Individual bar graphs that are not at all explicitly tied to behavior.

Exciting, I know :)

But this is the single most effective behavior plan I have employed in my intervention space. So here's how it works. Each week my students do "8 Minute Math" which is actually an AIMS Web progress monitor. If you aren't familiar with AIMS Web MComp, it's a front and back page with a mix of addition and subtraction questions. On the front the problems are mostly single digit addition but as students move down the sheet the problems increase in complexity. I love this 8 minute assessment because I can mark down the strategies my students are using (are they drawing dots? finger counting? counting on? drawing ten sticks and ones? are they confused about subtraction?). My students love the 8 Minute Math because they get to color in their sheets. As a side note, if you would like a copy of the graphing form, click on the graphic below and it will bring you to my Google Drive. 

You see, as soon as the 8 minutes is up, I grade the student's papers (I usually have 4-5 students in a group) on the spot. They immediately get to color in a new bar on their bar graph to show how many points they earned in a given week. And then we compare to the previous week. Now remember, I am working with 5 and 6 year old students so the comparison is general but they notice if their graph went up or down or stayed the same. They are then responsible for telling me why it is that their graph changed in the way that it did.

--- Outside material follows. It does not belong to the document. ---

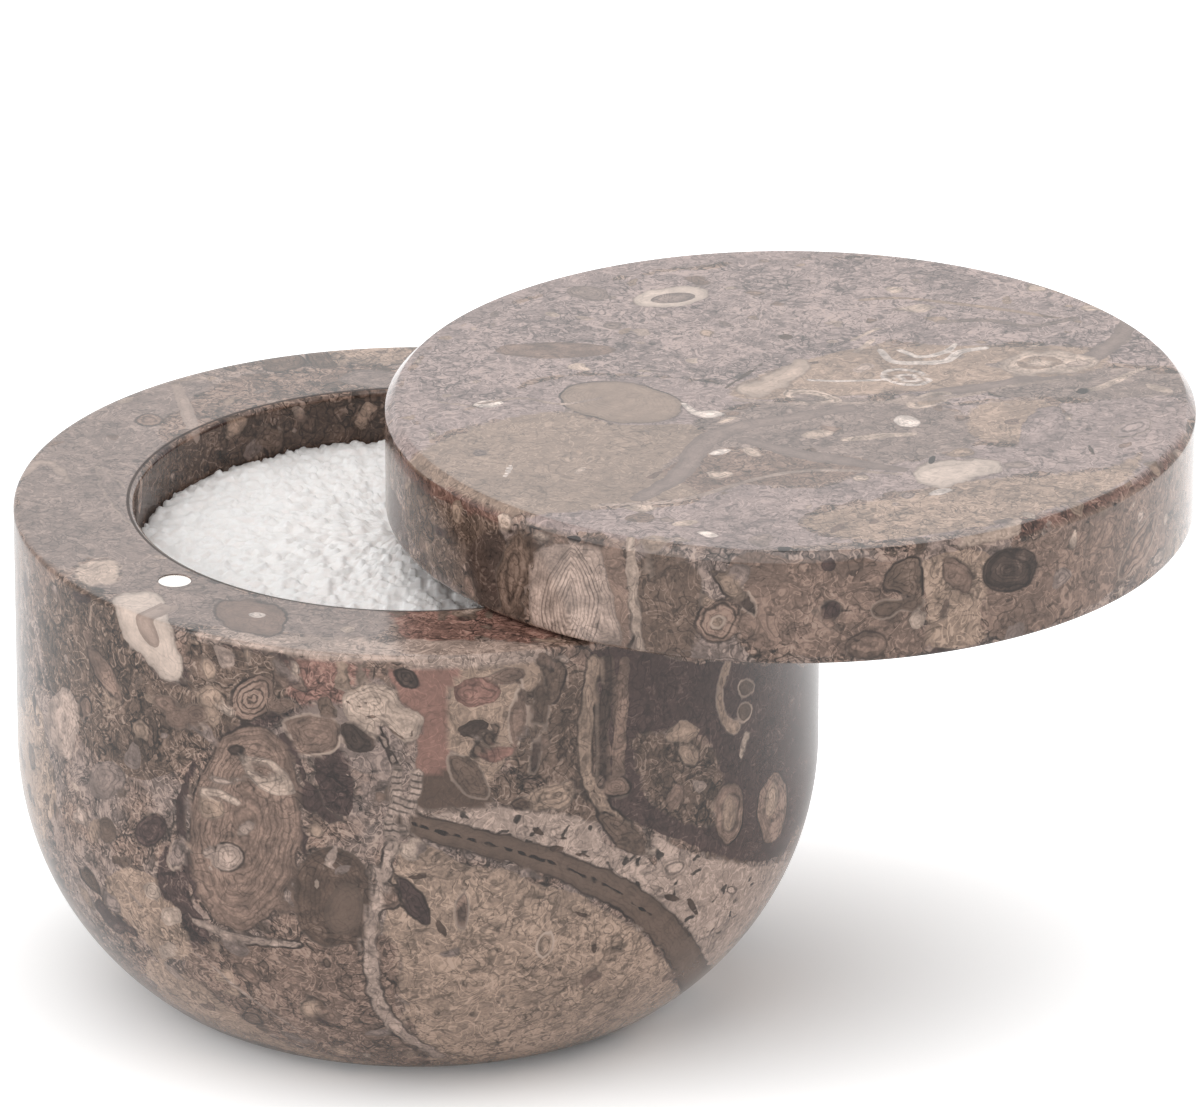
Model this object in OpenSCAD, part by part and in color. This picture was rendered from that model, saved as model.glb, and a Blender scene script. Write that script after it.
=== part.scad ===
// Salt cellar turned from stone, with a stone lid that swivels sideways on a pin
// Millimetres, +Z up, origin at the middle of the flat base of the bowl

/* [Bowl] */
// Outside diameter, shared by the bowl and the lid
body_d = 100; // [94:1:116]
// Height from the base to the rim
bowl_h = 63.3; // [58:0.1:76]
// Diameter of the flat that the bowl stands on
base_d = 57; // [50:0.5:64]
// Radius of the long curve that draws the side in below its straight part
flank_r = 37.5; // [34:0.5:40]
// Radius of the short curve from the side into the base
foot_r = 12; // [8:0.5:14]
// Rounding of the outer edge of the rim
rim_edge_r = 0.6; // [0.3:0.1:1.5]

/* [Hollow] */
// Diameter of the mouth
mouth_d = 70; // [64:0.5:72]
// Depth of the hollow under the rim
hollow_depth = 50; // [40:0.5:51]
// Radius of the curve between the wall of the hollow and its floor
hollow_r = 22; // [16:0.5:26]
// Rounding of the inner edge of the rim
mouth_edge_r = 0.8; // [0.3:0.1:1.5]

/* [Lid] */
// Thickness of the lid
lid_t = 14.4; // [12:0.1:18]
// Bevel round the upper edge, the same across and down
lid_top_bevel = 1.2; // [0.6:0.1:2.5]
// Rounding of the lower edge
lid_low_r = 0.8; // [0.3:0.1:1.5]
// Gap between the rim and the lid, held open by the flange of the bush
lid_gap = 0.4; // [0.2:0.05:0.6]
// Swing of the lid away from closed, in degrees
lid_open = 66; // [0:0.1:180]

/* [Pivot] */
// Direction of the pin, in degrees from +X
pivot_angle = 52.9; // [30:0.1:80]
// Diameter of the dowel pin
pin_d = 5; // [4:0.1:6]
// Length of the pin that is set in the bowl
pin_set_depth = 15; // [10:0.5:20]
// Length of the pin that stands up into the lid
pin_stand = 9; // [6:0.1:9.5]
// Rounding of the ends of the pin
pin_end_r = 0.5; // [0.2:0.1:0.8]
// Wall of the sleeve of the bush
bush_wall = 1; // [0.8:0.05:1.2]
// Width of the flange, beyond the sleeve
flange_reach = 2; // [1:0.1:2.4]
// Thickness of the flange
flange_t = 1; // [0.8:0.1:1.5]
// Gap all round between the pin and the bush that turns on it
running_gap = 0.05; // [0.03:0.01:0.08]

/* [Magnets] */
// Diameter of each magnet
magnet_d = 4; // [3:0.5:5]
// Thickness of each magnet
magnet_t = 3; // [2:0.5:4]
// Distance of the magnets' middles from the wall of the mouth
magnet_from_mouth = 4.3; // [3.6:0.1:9]
// Direction of the magnets with the lid closed, in degrees from +X
magnet_angle = 222; // [190:1:260]
// Depth of each magnet's face below the stone
magnet_sink = 0.1; // [0.05:0.05:0.3]

/* [Hidden] */

// Film of glue round and behind whatever is set in a drilled hole
glue_gap = 0.05;
// How far a cut runs past the face that it opens
overrun = 1;
// Free space over the end of the pin
end_play = 0.5;

// Radii that the profiles are drawn with
body_r = body_d / 2;
base_r = base_d / 2;
mouth_r = mouth_d / 2;
pin_r = pin_d / 2;
magnet_r = magnet_d / 2;
// The pin stands in the middle of the wall, and the magnets nearer to the mouth
pivot_ring_r = (body_r + mouth_r) / 2;
magnet_ring_r = mouth_r + magnet_from_mouth;
bush_bore_r = pin_r + running_gap;
bush_r = bush_bore_r + bush_wall;
flange_r = bush_r + flange_reach;

// The two curves of the side meet where both have turned through this angle
flank_turn = acos((base_r - body_r + flank_r) / (flank_r - foot_r));
flank_z = foot_r + (flank_r - foot_r) * sin(flank_turn);

floor_z = bowl_h - hollow_depth;
lid_z = bowl_h + lid_gap;
bush_len = pin_stand + end_play - lid_gap;

// Facets round a full turn, and steps along each curve of a profile
$fn = 180;
curve_steps = 24;
edge_steps = 5;

// Points along an arc of a half section, from one angle to another
function arc(across, up, r, from, to, steps) =
    [for (i = [0 : steps])
        let (a = from + (to - from) * i / steps)
        [across + r * cos(a), up + r * sin(a)]];

// Half section of the bowl, from the middle of its floor round to the middle of its base
bowl_section = concat(
    [[0, floor_z]],
    arc(mouth_r - hollow_r, floor_z + hollow_r, hollow_r, -90, 0, curve_steps),
    arc(mouth_r + mouth_edge_r, bowl_h - mouth_edge_r, mouth_edge_r, 180, 90, edge_steps),
    arc(body_r - rim_edge_r, bowl_h - rim_edge_r, rim_edge_r, 90, 0, edge_steps),
    arc(body_r - flank_r, flank_z, flank_r, 0, -flank_turn, curve_steps),
    arc(base_r, foot_r, foot_r, -flank_turn, -90, curve_steps),
    [[0, 0]]);

// Half section of the lid, from the middle of its underside round to the middle of its top
lid_section = concat(
    [[0, 0]],
    arc(body_r - lid_low_r, lid_low_r, lid_low_r, -90, 0, edge_steps),
    [[body_r, lid_t - lid_top_bevel], [body_r - lid_top_bevel, lid_t], [0, lid_t]]);

// Half section of the pin, which stands on its own lower end
pin_len = pin_set_depth + pin_stand;
pin_section = concat(
    [[0, 0]],
    arc(pin_r - pin_end_r, pin_end_r, pin_end_r, -90, 0, edge_steps),
    arc(pin_r - pin_end_r, pin_len - pin_end_r, pin_end_r, 0, 90, edge_steps),
    [[0, pin_len]]);

// Puts its children on a ring round the middle of the bowl or of the closed lid
module on_ring(ring_r, angle) {
    rotate([0, 0, angle]) translate([ring_r, 0, 0]) children();
}

// Swings its children round the pin, from closed to the angle that the lid is left at
module swung_open() {
    rotate([0, 0, pivot_angle]) translate([pivot_ring_r, 0, 0])
        rotate([0, 0, lid_open])
            translate([-pivot_ring_r, 0, 0]) rotate([0, 0, -pivot_angle]) children();
}

// Blind hole, or the piece that fills it less its glue, from a face down into the stone
module drilled(r, depth) {
    translate([0, 0, -depth]) cylinder(r = r, h = depth + overrun);
}

module bowl() {
    color("rosybrown") difference() {
        rotate_extrude() polygon(bowl_section);
        translate([0, 0, bowl_h]) {
            on_ring(pivot_ring_r, pivot_angle)
                drilled(pin_r + glue_gap, pin_set_depth + glue_gap);
            on_ring(magnet_ring_r, magnet_angle)
                drilled(magnet_r + glue_gap, magnet_sink + magnet_t + glue_gap);
        }
    }
}

module pivot_pin() {
    color("silver") on_ring(pivot_ring_r, pivot_angle)
        translate([0, 0, bowl_h - pin_set_depth])
            rotate_extrude() polygon(pin_section);
}

module bowl_magnet() {
    color("gainsboro") on_ring(magnet_ring_r, magnet_angle)
        translate([0, 0, bowl_h - magnet_sink - magnet_t])
            cylinder(r = magnet_r, h = magnet_t);
}

// The lid's holes are drilled up into its flat underside
module lid() {
    color("tan") swung_open() translate([0, 0, lid_z]) difference() {
        rotate_extrude() polygon(lid_section);
        on_ring(pivot_ring_r, pivot_angle) mirror([0, 0, 1]) {
            drilled(bush_r + glue_gap, bush_len + glue_gap);
            drilled(flange_r + glue_gap, flange_t - lid_gap + glue_gap);
        }
        on_ring(magnet_ring_r, magnet_angle) mirror([0, 0, 1])
            drilled(magnet_r + glue_gap, magnet_sink + magnet_t + glue_gap);
    }
}

// The flange rests on the rim, and carries the lid clear of it
module pivot_bush() {
    color("ivory") swung_open() on_ring(pivot_ring_r, pivot_angle)
        translate([0, 0, bowl_h]) difference() {
            union() {
                cylinder(r = bush_r, h = lid_gap + bush_len);
                cylinder(r = flange_r, h = flange_t);
            }
            translate([0, 0, -overrun])
                cylinder(r = bush_bore_r, h = lid_gap + bush_len + 2 * overrun);
        }
}

module lid_magnet() {
    color("gainsboro") swung_open() on_ring(magnet_ring_r, magnet_angle)
        translate([0, 0, lid_z + magnet_sink])
            cylinder(r = magnet_r, h = magnet_t);
}

bowl();
pivot_pin();
bowl_magnet();
lid();
pivot_bush();
lid_magnet();
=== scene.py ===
"""Salt cellar turned from polished fossil limestone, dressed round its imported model.

The bowl and the lid are spun from their half sections. Fossils are laid into the stone as
distances, in millimetres, that each point of the surface keeps, and the stone's material draws
them from those. Places and half sizes that were read off the photograph are in its pixels, in a
frame of 1200 by 1107, and each has the name of what lies there.
"""

import math
from functools import partial

import bmesh
import bpy
import numpy as np
from mathutils import Matrix, Vector, noise


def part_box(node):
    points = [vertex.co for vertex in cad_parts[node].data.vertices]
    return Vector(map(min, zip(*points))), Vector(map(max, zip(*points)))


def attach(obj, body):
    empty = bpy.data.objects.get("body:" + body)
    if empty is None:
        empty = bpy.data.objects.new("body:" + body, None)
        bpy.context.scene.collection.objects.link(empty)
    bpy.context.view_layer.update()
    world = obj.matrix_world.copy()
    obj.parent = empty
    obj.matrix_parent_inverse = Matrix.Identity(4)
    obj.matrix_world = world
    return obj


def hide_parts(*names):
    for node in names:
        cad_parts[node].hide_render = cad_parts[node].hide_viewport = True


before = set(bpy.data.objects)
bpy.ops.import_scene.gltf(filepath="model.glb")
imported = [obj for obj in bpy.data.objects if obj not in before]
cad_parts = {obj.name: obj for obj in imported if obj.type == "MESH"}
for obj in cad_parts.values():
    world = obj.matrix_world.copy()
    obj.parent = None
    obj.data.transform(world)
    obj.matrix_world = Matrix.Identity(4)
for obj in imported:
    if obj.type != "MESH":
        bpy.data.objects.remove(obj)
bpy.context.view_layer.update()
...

Their answer for a graph going up may include "I worked hard this week and my brain got smarter" or "I practiced a strategy and it worked!" or any other statement that attributes their growth to the work that they put in. If students say "I don't know" or "I must have eaten smart flakes" or some other answer that doesn't illustrate the work they put in I will continue prompting until they realize that it is their work that allowed them to grow.

And, of course, there are the not so fun conversations as well. Why did your graph go down this week? "Well, I rolled around on the floor and didn't work very hard on my 8 Minute Math..." And how do you feel about coloring in your graph when it goes down like that? "Not proud!" "What can I help you do next week to be sure you are on track to making your brain smarter?"

And, at times, there are the conversations that break your heart because a student did try their best and their graph just isn't budging yet. But their classmates encourage them and we talk about how sometimes we don't master a strategy in a week. Sometimes, we just need a bit more time and we might not be there yet.

Throughout the week as students are working I constantly prompt and praise them in ways that promote that their growth and learning is a result of the work that they are putting in. I say things such as "Wow, I see you are working really hard on that math center... what do you think will happen when you do your 8 Minute Math this week?"

And so gone are the days of the stickers and I am currently in the land of "Your work today is really helping your brain to grow!" And the graph gives the students a visual of their brain growing over time. It is the single most amount of buy in I have ever had on a "behavior management system" but it is really so much more than that because my students have bought in for all of the right reasons.